Bartley joined the Free Press in 1998 as a music critic. He spent the ensuing 7.5 years interviewing the likes of Neil Young and David Bowie and trying to stay out of trouble at the Winnipeg Folk Festival before deciding it was far more exciting to sit through zoning-variance appeals at city hall.
In 2006, Bartley followed Winnipeg Mayor Sam Katz from the music business into civic politics. He spent seven years covering city hall from a windowless basement office.
He is now reporter-at-large for the Free Press and also writes an outdoor-recreation column called Offroad for the Outdoors page.
A canoeist, backpacker and food geek, Bartley is fond of conventional and wilderness travel. He is the author of A Daytripper’s Guide to Manitoba: Exploring Canada’s Undiscovered Province, the only comprehensive travel guidebook for Manitoba – and a Canadian bestseller, to boot. He is also co-author of Stuck In The Middle: Dissenting Views of Winnipeg, a collaboration with photographer Bryan Scott and the winner of the 2014 Carol Shields Winnipeg Book Award.

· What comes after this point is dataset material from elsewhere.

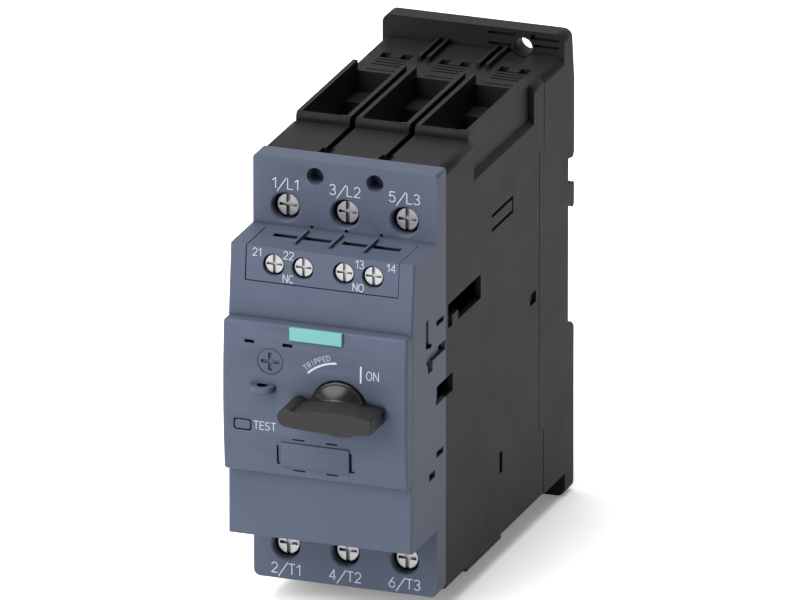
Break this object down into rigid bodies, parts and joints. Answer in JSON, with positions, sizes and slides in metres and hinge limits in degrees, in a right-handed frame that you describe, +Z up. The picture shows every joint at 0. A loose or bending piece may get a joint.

Bartley’s work has also appeared on CBC Radio and Citytv as well as in publications such as The Guardian, explore magazine and National Geographic Traveler. He sits on the board of PEN Canada, which promotes freedom of expression.
Born in Winnipeg, he has an arts degree from the University of Winnipeg and a master’s degree in journalism from Ottawa’s Carleton University. He is the proud owner of a blender.